Given instruction: Both end lines count: copy exactly from the line that contains "path = smooth_path([*half, bottom, *other_half], 4)" to the line that contains "imported = [obj", and only those lines.

Entries supplied:
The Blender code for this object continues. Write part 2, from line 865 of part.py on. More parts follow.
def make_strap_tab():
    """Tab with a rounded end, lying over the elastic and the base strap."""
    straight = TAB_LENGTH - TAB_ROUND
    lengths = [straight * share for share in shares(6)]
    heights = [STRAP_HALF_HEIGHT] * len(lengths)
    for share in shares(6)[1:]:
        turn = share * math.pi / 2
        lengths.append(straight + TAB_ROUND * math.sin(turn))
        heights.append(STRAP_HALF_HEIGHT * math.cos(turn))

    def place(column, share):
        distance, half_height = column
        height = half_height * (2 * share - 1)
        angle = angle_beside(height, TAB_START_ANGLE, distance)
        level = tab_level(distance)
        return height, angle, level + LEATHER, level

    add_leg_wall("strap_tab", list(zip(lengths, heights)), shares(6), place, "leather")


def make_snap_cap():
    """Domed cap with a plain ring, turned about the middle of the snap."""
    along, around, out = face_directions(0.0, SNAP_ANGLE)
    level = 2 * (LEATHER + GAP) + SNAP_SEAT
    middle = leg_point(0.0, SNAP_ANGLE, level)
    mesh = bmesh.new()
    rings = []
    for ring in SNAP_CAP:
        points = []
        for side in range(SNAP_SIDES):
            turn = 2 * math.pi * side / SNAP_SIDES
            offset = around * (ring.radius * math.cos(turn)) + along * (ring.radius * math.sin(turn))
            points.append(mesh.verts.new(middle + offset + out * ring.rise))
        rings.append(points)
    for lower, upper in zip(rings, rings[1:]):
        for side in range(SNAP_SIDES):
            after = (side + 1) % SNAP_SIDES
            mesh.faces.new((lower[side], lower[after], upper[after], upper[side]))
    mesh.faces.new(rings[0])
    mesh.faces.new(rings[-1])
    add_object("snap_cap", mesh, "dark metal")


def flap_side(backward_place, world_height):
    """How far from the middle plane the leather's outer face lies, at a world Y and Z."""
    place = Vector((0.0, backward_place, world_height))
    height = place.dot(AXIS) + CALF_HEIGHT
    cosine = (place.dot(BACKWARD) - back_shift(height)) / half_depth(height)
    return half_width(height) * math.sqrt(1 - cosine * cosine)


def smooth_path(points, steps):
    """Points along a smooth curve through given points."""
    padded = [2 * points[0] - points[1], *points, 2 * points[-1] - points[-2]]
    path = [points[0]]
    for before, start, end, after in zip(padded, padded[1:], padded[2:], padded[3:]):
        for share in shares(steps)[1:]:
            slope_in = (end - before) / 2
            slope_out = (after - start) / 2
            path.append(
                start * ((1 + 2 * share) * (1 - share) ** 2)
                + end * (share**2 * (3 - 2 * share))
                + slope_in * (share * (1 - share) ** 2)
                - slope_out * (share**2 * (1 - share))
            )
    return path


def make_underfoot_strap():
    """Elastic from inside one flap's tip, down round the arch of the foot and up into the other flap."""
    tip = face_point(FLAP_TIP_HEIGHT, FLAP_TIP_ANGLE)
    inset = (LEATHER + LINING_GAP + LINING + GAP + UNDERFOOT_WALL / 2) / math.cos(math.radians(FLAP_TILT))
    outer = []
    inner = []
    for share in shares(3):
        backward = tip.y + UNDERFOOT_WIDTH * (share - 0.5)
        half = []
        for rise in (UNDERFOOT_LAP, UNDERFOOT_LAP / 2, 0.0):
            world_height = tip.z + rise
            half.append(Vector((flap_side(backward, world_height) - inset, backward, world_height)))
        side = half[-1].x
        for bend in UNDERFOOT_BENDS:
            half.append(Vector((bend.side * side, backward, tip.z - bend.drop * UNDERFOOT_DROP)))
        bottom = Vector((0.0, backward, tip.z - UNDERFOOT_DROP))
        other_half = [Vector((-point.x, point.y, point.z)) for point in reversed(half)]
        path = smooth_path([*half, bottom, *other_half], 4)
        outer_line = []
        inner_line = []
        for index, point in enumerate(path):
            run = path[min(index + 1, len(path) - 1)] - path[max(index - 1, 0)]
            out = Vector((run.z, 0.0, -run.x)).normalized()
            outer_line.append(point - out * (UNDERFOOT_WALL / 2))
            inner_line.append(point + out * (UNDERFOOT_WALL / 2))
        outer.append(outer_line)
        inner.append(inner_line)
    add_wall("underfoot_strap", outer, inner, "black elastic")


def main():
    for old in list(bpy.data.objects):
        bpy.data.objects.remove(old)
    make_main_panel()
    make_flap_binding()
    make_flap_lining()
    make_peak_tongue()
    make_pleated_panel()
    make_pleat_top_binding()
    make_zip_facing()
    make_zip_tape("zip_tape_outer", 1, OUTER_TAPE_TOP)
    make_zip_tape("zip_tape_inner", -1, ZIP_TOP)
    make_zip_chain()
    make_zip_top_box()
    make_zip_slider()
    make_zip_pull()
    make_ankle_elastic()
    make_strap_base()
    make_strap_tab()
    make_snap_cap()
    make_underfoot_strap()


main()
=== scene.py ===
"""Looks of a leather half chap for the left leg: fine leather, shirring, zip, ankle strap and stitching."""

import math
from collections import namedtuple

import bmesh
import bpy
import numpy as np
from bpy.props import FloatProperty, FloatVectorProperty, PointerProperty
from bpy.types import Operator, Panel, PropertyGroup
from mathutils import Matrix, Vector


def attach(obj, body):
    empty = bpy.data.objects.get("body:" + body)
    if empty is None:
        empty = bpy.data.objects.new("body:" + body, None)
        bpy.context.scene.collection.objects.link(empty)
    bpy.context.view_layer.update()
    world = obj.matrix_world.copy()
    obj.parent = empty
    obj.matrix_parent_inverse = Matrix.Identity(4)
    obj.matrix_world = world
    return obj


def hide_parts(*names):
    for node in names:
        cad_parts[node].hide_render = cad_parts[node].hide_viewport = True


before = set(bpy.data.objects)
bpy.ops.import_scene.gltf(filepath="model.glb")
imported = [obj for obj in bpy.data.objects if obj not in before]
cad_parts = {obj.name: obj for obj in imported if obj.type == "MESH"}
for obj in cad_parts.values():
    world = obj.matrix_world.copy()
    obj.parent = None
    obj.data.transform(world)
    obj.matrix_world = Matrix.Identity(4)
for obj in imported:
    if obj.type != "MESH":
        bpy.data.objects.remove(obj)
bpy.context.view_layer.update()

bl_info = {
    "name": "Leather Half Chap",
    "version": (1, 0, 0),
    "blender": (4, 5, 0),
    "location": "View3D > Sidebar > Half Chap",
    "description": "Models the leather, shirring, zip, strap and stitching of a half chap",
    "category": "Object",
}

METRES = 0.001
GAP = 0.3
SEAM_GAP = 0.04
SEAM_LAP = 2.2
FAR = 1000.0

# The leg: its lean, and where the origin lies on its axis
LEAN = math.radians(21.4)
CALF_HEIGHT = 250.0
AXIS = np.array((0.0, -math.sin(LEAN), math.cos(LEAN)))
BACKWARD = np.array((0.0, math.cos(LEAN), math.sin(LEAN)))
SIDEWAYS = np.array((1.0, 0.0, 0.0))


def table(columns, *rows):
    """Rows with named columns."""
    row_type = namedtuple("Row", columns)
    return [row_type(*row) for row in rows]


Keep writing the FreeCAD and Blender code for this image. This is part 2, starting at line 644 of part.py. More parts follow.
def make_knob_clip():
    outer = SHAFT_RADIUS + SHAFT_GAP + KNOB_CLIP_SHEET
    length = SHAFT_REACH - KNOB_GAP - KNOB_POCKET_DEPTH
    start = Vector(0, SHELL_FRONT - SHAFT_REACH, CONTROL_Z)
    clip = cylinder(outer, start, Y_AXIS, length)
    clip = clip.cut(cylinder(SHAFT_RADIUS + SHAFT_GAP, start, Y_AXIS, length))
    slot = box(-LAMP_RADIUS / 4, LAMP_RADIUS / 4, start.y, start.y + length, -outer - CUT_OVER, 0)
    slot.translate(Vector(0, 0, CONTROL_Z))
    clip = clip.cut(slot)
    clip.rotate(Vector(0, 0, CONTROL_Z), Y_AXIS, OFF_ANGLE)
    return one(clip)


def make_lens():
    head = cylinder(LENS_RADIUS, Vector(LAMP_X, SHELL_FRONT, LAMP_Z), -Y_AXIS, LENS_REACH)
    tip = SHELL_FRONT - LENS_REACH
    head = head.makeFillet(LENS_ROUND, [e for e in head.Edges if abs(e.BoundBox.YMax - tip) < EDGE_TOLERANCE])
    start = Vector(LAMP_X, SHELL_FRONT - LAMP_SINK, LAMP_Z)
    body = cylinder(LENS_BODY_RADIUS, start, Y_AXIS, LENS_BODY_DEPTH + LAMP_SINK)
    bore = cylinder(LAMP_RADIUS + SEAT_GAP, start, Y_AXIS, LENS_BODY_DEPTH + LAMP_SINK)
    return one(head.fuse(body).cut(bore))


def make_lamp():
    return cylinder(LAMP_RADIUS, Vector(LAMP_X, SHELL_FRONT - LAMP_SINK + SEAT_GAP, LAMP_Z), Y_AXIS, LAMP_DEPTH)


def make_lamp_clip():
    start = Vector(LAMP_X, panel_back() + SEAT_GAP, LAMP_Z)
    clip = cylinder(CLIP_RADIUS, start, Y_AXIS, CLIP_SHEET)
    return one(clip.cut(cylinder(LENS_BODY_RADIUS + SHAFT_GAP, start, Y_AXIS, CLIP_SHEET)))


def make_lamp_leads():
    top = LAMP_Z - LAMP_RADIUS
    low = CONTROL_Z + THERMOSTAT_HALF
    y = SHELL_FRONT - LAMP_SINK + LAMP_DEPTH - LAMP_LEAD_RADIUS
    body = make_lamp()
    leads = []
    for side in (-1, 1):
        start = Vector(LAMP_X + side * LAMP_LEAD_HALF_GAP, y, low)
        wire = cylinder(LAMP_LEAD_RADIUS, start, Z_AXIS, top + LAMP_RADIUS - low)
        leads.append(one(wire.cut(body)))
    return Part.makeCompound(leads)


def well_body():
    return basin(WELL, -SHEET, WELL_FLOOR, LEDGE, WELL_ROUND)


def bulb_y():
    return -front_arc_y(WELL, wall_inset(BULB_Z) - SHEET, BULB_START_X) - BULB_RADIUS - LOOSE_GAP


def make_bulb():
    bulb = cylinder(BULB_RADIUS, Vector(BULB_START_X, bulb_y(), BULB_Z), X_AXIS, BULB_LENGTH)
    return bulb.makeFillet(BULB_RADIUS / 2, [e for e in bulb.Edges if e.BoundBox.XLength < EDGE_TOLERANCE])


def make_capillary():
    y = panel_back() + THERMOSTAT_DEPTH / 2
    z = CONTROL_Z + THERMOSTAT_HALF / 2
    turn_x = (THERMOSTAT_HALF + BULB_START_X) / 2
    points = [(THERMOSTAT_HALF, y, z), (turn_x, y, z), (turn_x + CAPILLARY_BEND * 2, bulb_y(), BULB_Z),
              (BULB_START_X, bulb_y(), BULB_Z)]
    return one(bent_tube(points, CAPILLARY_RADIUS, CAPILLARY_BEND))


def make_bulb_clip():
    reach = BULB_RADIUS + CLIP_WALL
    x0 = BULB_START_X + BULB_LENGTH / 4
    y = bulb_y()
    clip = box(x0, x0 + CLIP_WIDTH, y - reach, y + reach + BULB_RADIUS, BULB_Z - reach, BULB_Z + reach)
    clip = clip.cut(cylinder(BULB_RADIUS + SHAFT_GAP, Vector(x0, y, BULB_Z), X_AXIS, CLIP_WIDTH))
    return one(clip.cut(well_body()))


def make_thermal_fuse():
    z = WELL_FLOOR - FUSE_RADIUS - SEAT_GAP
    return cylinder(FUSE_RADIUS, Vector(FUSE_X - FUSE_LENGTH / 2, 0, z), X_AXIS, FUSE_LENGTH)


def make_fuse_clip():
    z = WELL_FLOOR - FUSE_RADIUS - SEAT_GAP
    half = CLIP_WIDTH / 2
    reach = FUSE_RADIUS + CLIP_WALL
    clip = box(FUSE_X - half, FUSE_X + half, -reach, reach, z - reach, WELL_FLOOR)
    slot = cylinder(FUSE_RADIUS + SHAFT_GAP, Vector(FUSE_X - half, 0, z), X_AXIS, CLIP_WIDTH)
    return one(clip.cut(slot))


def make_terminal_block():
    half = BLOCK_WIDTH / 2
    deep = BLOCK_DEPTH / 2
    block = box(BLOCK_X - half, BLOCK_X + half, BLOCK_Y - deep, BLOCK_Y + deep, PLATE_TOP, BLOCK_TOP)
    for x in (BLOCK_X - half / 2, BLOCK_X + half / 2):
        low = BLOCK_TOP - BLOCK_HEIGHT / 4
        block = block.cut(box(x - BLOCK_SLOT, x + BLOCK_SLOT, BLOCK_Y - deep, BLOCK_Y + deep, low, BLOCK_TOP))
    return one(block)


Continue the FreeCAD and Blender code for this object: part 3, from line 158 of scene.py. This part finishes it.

Solution:
        path = smooth_path([*half, bottom, *other_half], 4)
        outer_line = []
        inner_line = []
        for index, point in enumerate(path):
            run = path[min(index + 1, len(path) - 1)] - path[max(index - 1, 0)]
            out = Vector((run.z, 0.0, -run.x)).normalized()
            outer_line.append(point - out * (UNDERFOOT_WALL / 2))
            inner_line.append(point + out * (UNDERFOOT_WALL / 2))
        outer.append(outer_line)
        inner.append(inner_line)
    add_wall("underfoot_strap", outer, inner, "black elastic")


def main():
    for old in list(bpy.data.objects):
        bpy.data.objects.remove(old)
    make_main_panel()
    make_flap_binding()
    make_flap_lining()
    make_peak_tongue()
    make_pleated_panel()
    make_pleat_top_binding()
    make_zip_facing()
    make_zip_tape("zip_tape_outer", 1, OUTER_TAPE_TOP)
    make_zip_tape("zip_tape_inner", -1, ZIP_TOP)
    make_zip_chain()
    make_zip_top_box()
    make_zip_slider()
    make_zip_pull()
    make_ankle_elastic()
    make_strap_base()
    make_strap_tab()
    make_snap_cap()
    make_underfoot_strap()


main()
=== scene.py ===
"""Looks of a leather half chap for the left leg: fine leather, shirring, zip, ankle strap and stitching."""

import math
from collections import namedtuple

import bmesh
import bpy
import numpy as np
from bpy.props import FloatProperty, FloatVectorProperty, PointerProperty
from bpy.types import Operator, Panel, PropertyGroup
from mathutils import Matrix, Vector


def attach(obj, body):
    empty = bpy.data.objects.get("body:" + body)
    if empty is None:
        empty = bpy.data.objects.new("body:" + body, None)
        bpy.context.scene.collection.objects.link(empty)
    bpy.context.view_layer.update()
    world = obj.matrix_world.copy()
    obj.parent = empty
    obj.matrix_parent_inverse = Matrix.Identity(4)
    obj.matrix_world = world
    return obj


def hide_parts(*names):
    for node in names:
        cad_parts[node].hide_render = cad_parts[node].hide_viewport = True


before = set(bpy.data.objects)
bpy.ops.import_scene.gltf(filepath="model.glb")
imported = [obj for obj in bpy.data.objects if obj not in before]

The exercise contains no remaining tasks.